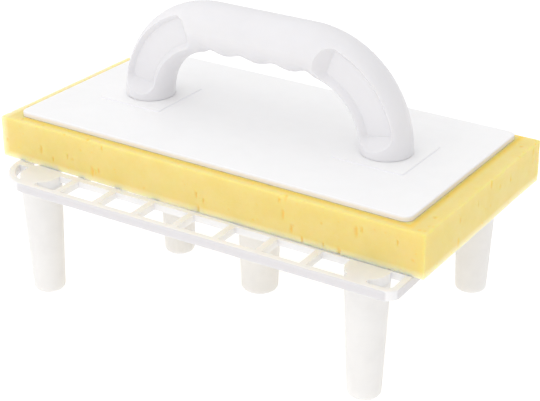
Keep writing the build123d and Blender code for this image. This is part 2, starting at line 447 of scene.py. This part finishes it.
def plastic(name, colour, gloss, peel=0.25, shade=0.94, scatter=0.0, depth=0.002, side=None, side_share=None):
    """Moulded plastic: a colour with faint clouds, painted shade on its sides where a mask is given, a range
    of roughness, a peel and the light inside it.
    """
    looks = bpy.context.scene.float_plastic
    material, tree, shader = blank_material(name)
    skin = placed(
        tree,
        shared(moulded_skin),
        {
            "Colour": opaque(colour),
            "Shade": opaque(tuple(c * shade for c in colour)),
            "Cloud Pitch": looks.cloud_pitch,
            "Peel Pitch": looks.peel_pitch,
            "Gloss Low": gloss[0],
            "Gloss High": gloss[1],
        },
    )
    body = skin["Colour"]
    # Painted shade on the sides that the mask picks out.
    if side:
        body = blended(tree, side_share(tree), body, opaque(side))
    tree.links.new(body, shader.inputs["Base Color"])
    tree.links.new(skin["Roughness"], shader.inputs["Roughness"])
    tree.links.new(bump(tree, skin["Height"], PEEL_HEIGHT, peel), shader.inputs["Normal"])
    set_sockets(
        shader,
        {
            "IOR": PLASTIC_IOR,
            "Subsurface Weight": scatter,
            "Subsurface Scale": depth,
            "Subsurface Radius": PLASTIC_SCATTER,
        },
    )
    return material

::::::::

Task instructions ::
Using the listing above, reproduce each line without omission.

Answer ::
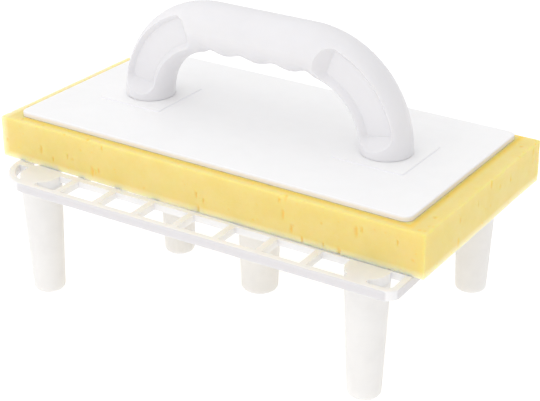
Keep writing the build123d and Blender code for this image. This is part 2, starting at line 447 of scene.py. This part finishes it.
def plastic(name, colour, gloss, peel=0.25, shade=0.94, scatter=0.0, depth=0.002, side=None, side_share=None):
    """Moulded plastic: a colour with faint clouds, painted shade on its sides where a mask is given, a range
    of roughness, a peel and the light inside it.
    """
    looks = bpy.context.scene.float_plastic
    material, tree, shader = blank_material(name)
    skin = placed(
        tree,
        shared(moulded_skin),
        {
            "Colour": opaque(colour),
            "Shade": opaque(tuple(c * shade for c in colour)),
            "Cloud Pitch": looks.cloud_pitch,
            "Peel Pitch": looks.peel_pitch,
            "Gloss Low": gloss[0],
            "Gloss High": gloss[1],
        },
    )
    body = skin["Colour"]
    # Painted shade on the sides that the mask picks out.
    if side:
        body = blended(tree, side_share(tree), body, opaque(side))
    tree.links.new(body, shader.inputs["Base Color"])
    tree.links.new(skin["Roughness"], shader.inputs["Roughness"])
    tree.links.new(bump(tree, skin["Height"], PEEL_HEIGHT, peel), shader.inputs["Normal"])
    set_sockets(
        shader,
        {
            "IOR": PLASTIC_IOR,
            "Subsurface Weight": scatter,
            "Subsurface Scale": depth,
            "Subsurface Radius": PLASTIC_SCATTER,
        },
    )
    return material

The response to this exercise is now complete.